Going forward, it is simply impossible to know whether China will maintain elevated exports levels and, of course, published data must be taken with a shovel of salt. (Consider this - Bloomberg spotted that China’s imports of Malaysian crude oil last November was twice the country’s actual production.) As a fund manager put it, it is a bold and risky endeavour to trade off Chinese data. Russian exports could also be on the descent as it plans to reduce diesel exports by 25% in September from its Baltic and Black Sea ports. Energy Intelligence notes that the country’s energy ministry is preparing to issue quotas for domestic sales and exports as it is prioritizing the easing of supply deficit in the domestic market over shipments abroad and an export duty of $250/metric ton is also under consideration.

Finally, and perhaps most importantly, global middle distillate inventories are depleted by seasonal norms. US distillate stocks, as reported by the EIA, are 11% under the 5-year average. In the ARA centre in Europe the deficit is 17%, PJK International finds, whilst in Singapore current middle distillate inventories are also 17% under the long-term average, according to Enterprise Singapore.

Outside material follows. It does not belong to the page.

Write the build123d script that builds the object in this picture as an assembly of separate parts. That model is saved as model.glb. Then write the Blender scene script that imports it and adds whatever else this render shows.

Combined stocks in these three hubs are at 146 million bbls, 20 million bbls or 12% shorter than the 5-year average whilst 13 million bbls or 9% under the corresponding week of 2021. Although the erratic behaviour of Heating Oil and Gasoil is understandably discomforting for those with bullish propensity, refinery maintenance, the perceived cut in Russian exports and low inventories going into the winter foretell limited price downside and renewed strength from the middle of the barrel despite Middle East exports, to a small extent, mitigating the impact of missing Russian barrels.